Certes, le juge n’hésite pas, par le truchement de la condition de gravité et, notamment, la notion d’impropriété à la destination de l’ouvrage, à élargir le champ d’application matériel de la responsabilité décennale des constructeurs mais il n’y a pas que la condition de gravité décennale à remplir. Encore faut-il que le dommage se rattache à des vices de construction comme le rappelle la Cour de cassation dans l’arrêt commenté.
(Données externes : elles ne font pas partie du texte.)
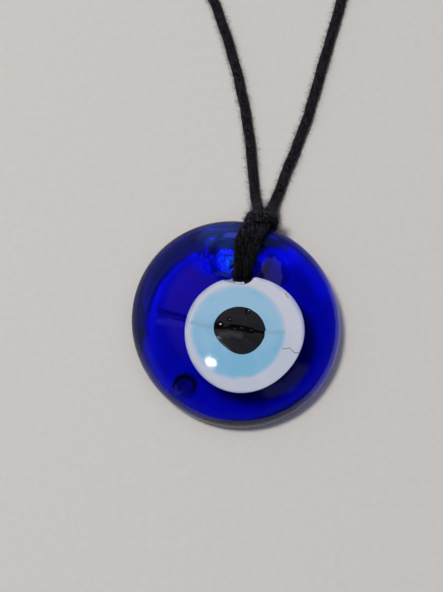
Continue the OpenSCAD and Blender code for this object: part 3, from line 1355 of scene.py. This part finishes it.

Cette piqûre de rappel de la lettre de l’article 1792 du Code civil (N° Lexbase : L1920ABQ) fait toujours du bien. Le dommage doit provenir des travaux de construction et, plus particulièrement d’un vice même si des dommages consécutifs à des défauts de conformité sont, eux aussi, éligibles à la responsabilité civile décennale.
En l’espèce, un copropriétaire victime d’un dégât des eaux assigne, après expertise, le syndicat des copropriétaires et un autre copropriétaire en réparation de ses préjudices. Les conseillers d’appel mettent hors de cause le syndicat pour ne retenir que l’action contre le copropriétaire. Ils considèrent que la fuite du bac à douche était à l’origine exclusive des désordres apparus en 2009 dans l’appartement du demandeur du fait de la poursuite de l’utilisation par son voisin d’une douche non étanche. Dès lors, les désordres ont pour cause exclusive le comportement de ce locataire.
Un pourvoi est formé mais la Haute juridiction le rejette. Peu importe la nature décennale des désordres affectant les travaux de reprise du plancher réalisé, les dommages dont il est demandé réparation ne trouvent pas leur origine dans un vice de construction.
Le dommage doit résulter de l’ouvrage édifié et en rapport avec l’intervention du constructeur. La responsabilité des constructeurs exige, en effet, un dommage inhérent aux travaux de construction (pour exemple, pour un dommage consécutif à un glissement de terrain sans lien avec la construction de l’ouvrage, Cass. civ. 3, 23 octobre 2013, n° 12-25.326, F-D N° Lexbase : A4731KNK).
Il doit, également, être lié à l’intervention du constructeur. Le maître d’ouvrage doit, en effet, rapporter la preuve d’un lien d’imputabilité, c’est-à-dire de causalité entre le dommage subi et les travaux de construction (pour un exemple récent, v. Cass. civ. 3, 5 mai 2021, n° 19-19.080, F-D N° Lexbase : A33104RZ). Tel n’était pas le cas en l’espèce puisque le dommage provenait, exclusivement, de la faute du copropriétaire. Il s’agissait, en somme, d’un trouble anormal du voisinage. Le dommage ne trouve pas son origine dans des travaux de construction.
Le terme « exclusivement » a son importance. Il aurait été possible d’imaginer une responsabilité partagée. L’objectif étant de réparer l’entier dommage, il est possible de demander la condamnation in solidum de ceux qui y ont concouru (Cass. civ. 3, 23 septembre 2009, n° 07-21.634, FS-P+B N° Lexbase : A5784ELS).